▶ [Written exercise]
Gather from the material every line that contains the string "this".

▶ [Provided data]
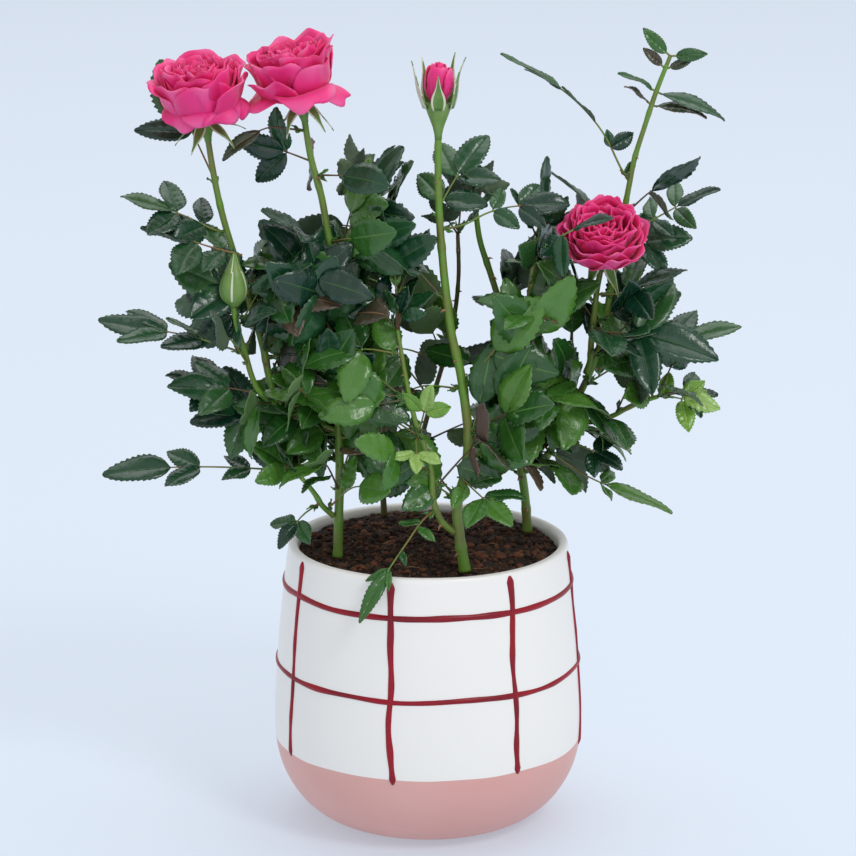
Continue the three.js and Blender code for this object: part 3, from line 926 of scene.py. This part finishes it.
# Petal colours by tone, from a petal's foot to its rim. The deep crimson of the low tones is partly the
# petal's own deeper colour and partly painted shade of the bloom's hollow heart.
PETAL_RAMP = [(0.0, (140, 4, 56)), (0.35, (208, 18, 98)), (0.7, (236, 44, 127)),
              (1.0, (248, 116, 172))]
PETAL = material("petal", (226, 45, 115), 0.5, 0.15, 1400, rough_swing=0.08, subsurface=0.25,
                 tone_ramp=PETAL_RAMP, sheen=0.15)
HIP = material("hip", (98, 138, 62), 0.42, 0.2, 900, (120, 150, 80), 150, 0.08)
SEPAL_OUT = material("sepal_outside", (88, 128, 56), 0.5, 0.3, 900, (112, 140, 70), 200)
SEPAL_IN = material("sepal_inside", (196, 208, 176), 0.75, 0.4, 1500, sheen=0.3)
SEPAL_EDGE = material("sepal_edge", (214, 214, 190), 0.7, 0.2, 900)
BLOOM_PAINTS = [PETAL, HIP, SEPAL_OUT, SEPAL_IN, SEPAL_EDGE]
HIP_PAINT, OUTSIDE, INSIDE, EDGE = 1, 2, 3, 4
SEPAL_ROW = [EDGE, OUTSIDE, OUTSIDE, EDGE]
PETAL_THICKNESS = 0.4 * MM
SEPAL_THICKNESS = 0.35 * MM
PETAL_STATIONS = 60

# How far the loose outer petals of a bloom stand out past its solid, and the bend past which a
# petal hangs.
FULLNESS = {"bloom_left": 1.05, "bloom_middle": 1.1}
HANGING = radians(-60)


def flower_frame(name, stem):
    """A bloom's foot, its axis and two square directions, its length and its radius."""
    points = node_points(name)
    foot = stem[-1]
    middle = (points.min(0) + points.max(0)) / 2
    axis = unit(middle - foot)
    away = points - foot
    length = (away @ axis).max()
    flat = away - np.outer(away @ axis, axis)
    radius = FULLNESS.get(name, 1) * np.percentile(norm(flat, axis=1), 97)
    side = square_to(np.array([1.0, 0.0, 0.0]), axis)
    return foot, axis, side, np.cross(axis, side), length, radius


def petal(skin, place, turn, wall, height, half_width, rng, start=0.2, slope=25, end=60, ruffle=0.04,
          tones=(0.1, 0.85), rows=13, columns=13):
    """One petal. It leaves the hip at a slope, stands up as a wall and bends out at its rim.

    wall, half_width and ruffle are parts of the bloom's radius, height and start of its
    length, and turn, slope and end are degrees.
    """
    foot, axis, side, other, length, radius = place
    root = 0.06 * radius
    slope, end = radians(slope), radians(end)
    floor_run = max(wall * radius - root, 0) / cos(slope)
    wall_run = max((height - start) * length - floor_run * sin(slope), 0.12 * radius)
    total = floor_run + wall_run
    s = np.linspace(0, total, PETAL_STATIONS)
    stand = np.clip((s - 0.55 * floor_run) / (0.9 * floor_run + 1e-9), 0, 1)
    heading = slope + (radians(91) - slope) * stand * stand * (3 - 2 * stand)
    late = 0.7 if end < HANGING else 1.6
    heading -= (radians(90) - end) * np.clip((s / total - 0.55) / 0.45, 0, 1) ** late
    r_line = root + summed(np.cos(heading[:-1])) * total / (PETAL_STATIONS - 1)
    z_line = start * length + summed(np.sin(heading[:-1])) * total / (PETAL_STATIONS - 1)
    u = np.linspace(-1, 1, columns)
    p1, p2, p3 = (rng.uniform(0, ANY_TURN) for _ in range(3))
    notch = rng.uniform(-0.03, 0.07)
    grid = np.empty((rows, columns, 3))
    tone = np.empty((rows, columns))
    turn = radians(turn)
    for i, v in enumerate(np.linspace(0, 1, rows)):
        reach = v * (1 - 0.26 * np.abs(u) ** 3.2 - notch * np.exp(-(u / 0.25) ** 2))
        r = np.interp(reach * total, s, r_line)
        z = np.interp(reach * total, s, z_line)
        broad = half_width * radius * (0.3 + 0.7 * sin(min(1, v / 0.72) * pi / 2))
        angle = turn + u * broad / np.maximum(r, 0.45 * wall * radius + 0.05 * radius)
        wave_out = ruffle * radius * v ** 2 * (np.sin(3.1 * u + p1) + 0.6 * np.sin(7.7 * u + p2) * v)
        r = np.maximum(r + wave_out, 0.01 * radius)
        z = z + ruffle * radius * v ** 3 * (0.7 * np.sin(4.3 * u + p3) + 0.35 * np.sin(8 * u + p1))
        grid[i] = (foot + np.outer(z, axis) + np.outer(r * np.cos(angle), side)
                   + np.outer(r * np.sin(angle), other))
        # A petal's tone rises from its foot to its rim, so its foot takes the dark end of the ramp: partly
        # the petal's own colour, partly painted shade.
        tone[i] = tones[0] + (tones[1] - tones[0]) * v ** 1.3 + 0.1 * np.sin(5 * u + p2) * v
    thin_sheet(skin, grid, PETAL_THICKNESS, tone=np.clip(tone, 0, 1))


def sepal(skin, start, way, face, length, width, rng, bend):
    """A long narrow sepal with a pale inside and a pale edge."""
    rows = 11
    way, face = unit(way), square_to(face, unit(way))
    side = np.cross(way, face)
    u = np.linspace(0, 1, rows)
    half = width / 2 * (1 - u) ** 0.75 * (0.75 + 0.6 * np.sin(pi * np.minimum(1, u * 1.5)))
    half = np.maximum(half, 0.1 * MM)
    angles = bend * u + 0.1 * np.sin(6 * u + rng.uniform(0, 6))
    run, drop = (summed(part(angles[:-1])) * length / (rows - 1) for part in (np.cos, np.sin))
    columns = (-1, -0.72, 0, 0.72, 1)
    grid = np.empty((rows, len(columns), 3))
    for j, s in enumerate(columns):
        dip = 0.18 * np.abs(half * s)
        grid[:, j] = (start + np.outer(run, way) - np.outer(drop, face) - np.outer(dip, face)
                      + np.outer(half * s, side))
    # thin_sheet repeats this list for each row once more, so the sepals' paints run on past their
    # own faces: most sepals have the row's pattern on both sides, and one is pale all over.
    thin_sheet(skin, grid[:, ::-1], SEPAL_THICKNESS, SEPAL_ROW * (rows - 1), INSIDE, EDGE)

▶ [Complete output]
Continue the three.js and Blender code for this object: part 3, from line 926 of scene.py. This part finishes it.
    # thin_sheet repeats this list for each row once more, so the sepals' paints run on past their